With respect to the exemption issue, Bunda said the Sixth Circuit recognized that the FLSA's outside sales employee exemption may not necessarily apply to sales representatives who perform “nothing more than ministerial or service functions,” as did the employees in the present case.
Cardelle B. Spangler, an attorney with Winston & Strawn in Chicago who represented KeHE, told Bloomberg BNA July 30 that she and her client believe the district court properly classified the sales representatives as FLSA-exempt outside sales employees and that the collective action waivers were valid and enforceable.
“We are reviewing the opinion and considering appropriate next steps,” she said.
According to the court, KeHE in February 2012 terminated 69 sales representatives in its Great Lakes region as part of a corporate restructuring.
The company sent the affected employees separation agreements that offered them a $2,000 retention bonus to work through March 17, 2012. In exchange, the employees would have to agree to “release all claims” against KeHE “arising out of [their] employment.”
In addition, the employees would have to agree “not to consent to become a member of any class or collective action in a case in which claims are asserted against the Company that are related in any way to [their] employment or the termination of [their] employment with the Company.”
Two sets of sales representatives brought separate FLSA overtime lawsuits against KeHE, and those cases were consolidated.
The U.S. District Court for the Northern District of Ohio ultimately certified a conditional FLSA collective action on behalf of the sales representatives, but excluded from the group action those employees who signed the separation agreements containing the waivers.
The district court also, among other things, ruled for KeHE on the merits of the representatives' FLSA claims, finding they were exempt from overtime pay because they were properly classified as outside sales employees.
On appeal, the Sixth Circuit found that the district court should have included in the collective action the sales representatives who signed the separation agreements, despite the collective action waivers.
Those waivers, the court said, impermissibly limited the employees' FLSA rights under its precedent in Boaz, which “implies that a plaintiff's right to participate in a collective action cannot normally be waived” and is “based on the general principle of striking down restrictions on the employees' FLSA rights that would have the effect of granting their employer an unfair advantage over its competitors.”
It added that Boaz recognized that employees can waive their rights to a judicial forum “only if the alternative forum allow[s] for the effective vindication of [the employee's] claim,” and that arbitration is “such a forum.”
Given that KeHE's separation agreements contained no arbitration clauses, the court said the present case is distinguishable from recent rulings in which the Supreme Court and other appeals courts upheld collective action waivers in arbitration agreements, including Walthour v.
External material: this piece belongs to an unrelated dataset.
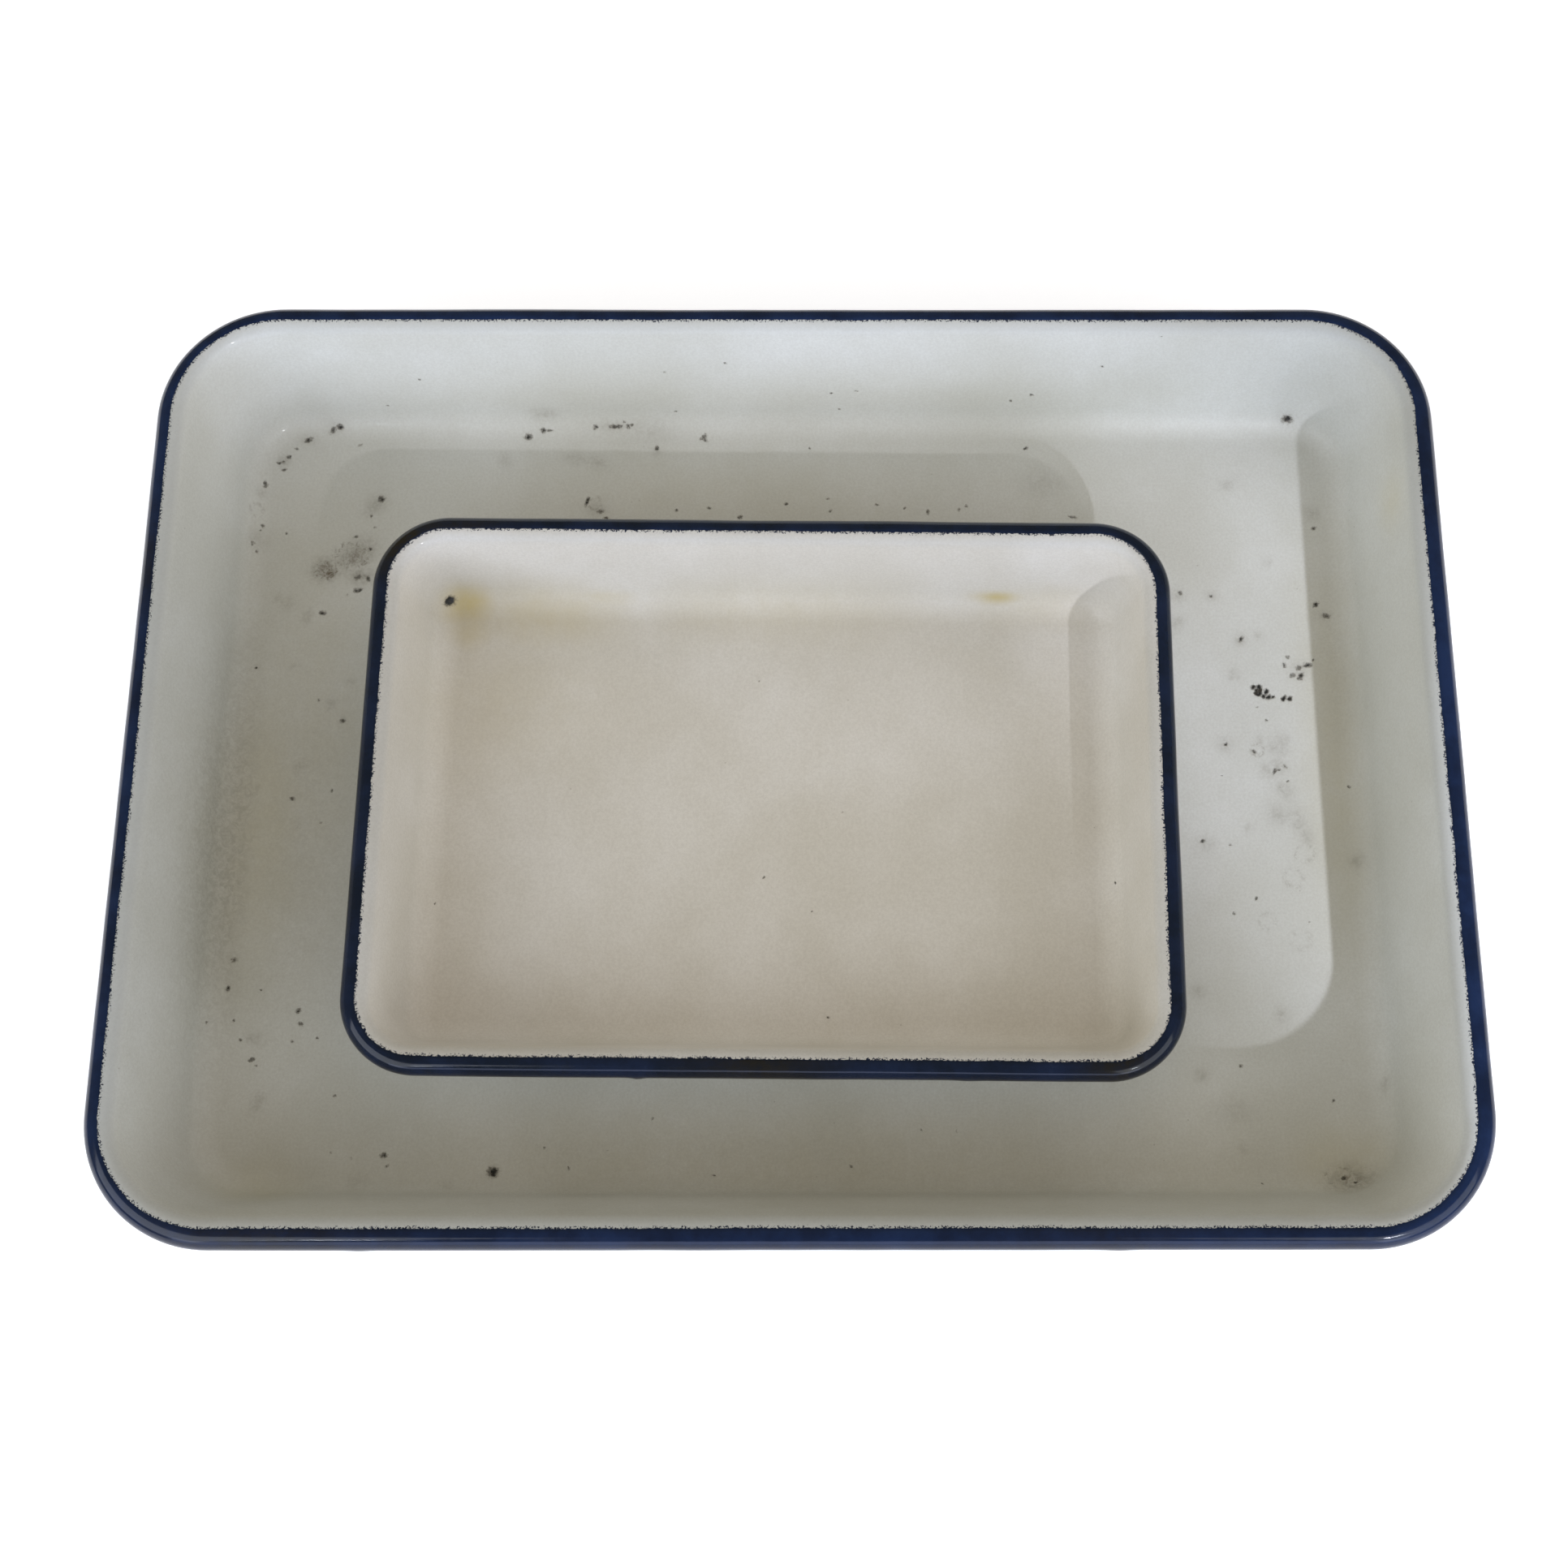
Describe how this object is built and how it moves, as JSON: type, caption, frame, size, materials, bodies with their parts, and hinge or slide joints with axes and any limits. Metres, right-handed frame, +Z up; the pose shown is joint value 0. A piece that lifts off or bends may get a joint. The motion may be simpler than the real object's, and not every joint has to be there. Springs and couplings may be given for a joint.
{
  "type": "developing tray",
  "caption": "Nested rectangular developing trays in white enamelled steel, with sloping walls, rounded corners and rolled navy rims; the smaller tray lies loose in the larger.",
  "frame": {"origin": "middle of the large tray's footprint, at the level that it stands on", "axes": "+X along the long side, +Y towards the back, +Z up"},
  "size_m": [0.4, 0.294, 0.0445],
  "materials": {
    "pan_steel": "bare pressed sheet steel, hidden under the enamel",
    "wire_steel": "drawn steel wire, hidden inside the curled rim",
    "ground_enamel": "dark fired ground coat, seen only in chips",
    "cool_white_enamel": "glossy grey-white fired enamel, worn and stained",
    "warm_white_enamel": "glossy warm white fired enamel, stained yellow at the back",
    "navy_enamel": "glossy dark navy fired enamel"
  },
  "bodies": {
    "large_tray": {"large_steel_pan": "pan_steel", "large_rim_wire": "wire_steel", "large_ground_coat": "ground_enamel", "large_inner_enamel": "cool_white_enamel", "large_outer_enamel": "cool_white_enamel", "large_rim_enamel": "navy_enamel"},
    "small_tray": {"small_steel_pan": "pan_steel", "small_rim_wire": "wire_steel", "small_ground_coat": "ground_enamel", "small_inner_enamel": "warm_white_enamel", "small_outer_enamel": "warm_white_enamel", "small_rim_enamel": "navy_enamel"}
  },
  "joints": [
    {"name": "small_tray_lift", "type": "slide", "parent": "large_tray", "child": "small_tray", "axis": [0, 0, 1], "range_m": [0, 0.06]}
  ]
}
Chipio Windshield Repair LLC, 745 F.3d 1326, 22 WH Cases2d 310 (11th Cir. 2014), and American Express Co. v. Italian Colors Restaurant, 133 S. Ct. 2304 (2013).
“Boaz therefore controls the result here where arbitration is not part of the waiver provision,” the court said.
The appeals court also said a jury could conclude that the sales representatives, who “provide store support by determining the quantities of KeHE products to be ordered and who write and transmit orders for subsequent delivery in order to maintain proper inventory levels,” didn't actually make KeHE's sales within the meaning of the exemption. They claimed that sales were actually performed by KeHE account managers.
“The fact that the plaintiffs hit the order buttons on their electronic devices, in other words, is not enough to magically transform their jobs from inventory management to ‘sales,' ” the court said.
Even if their “reordering activities” are considered “sales” under the FLSA, the court said a jury may also determine that the representatives' primary duty wasn't “sales.”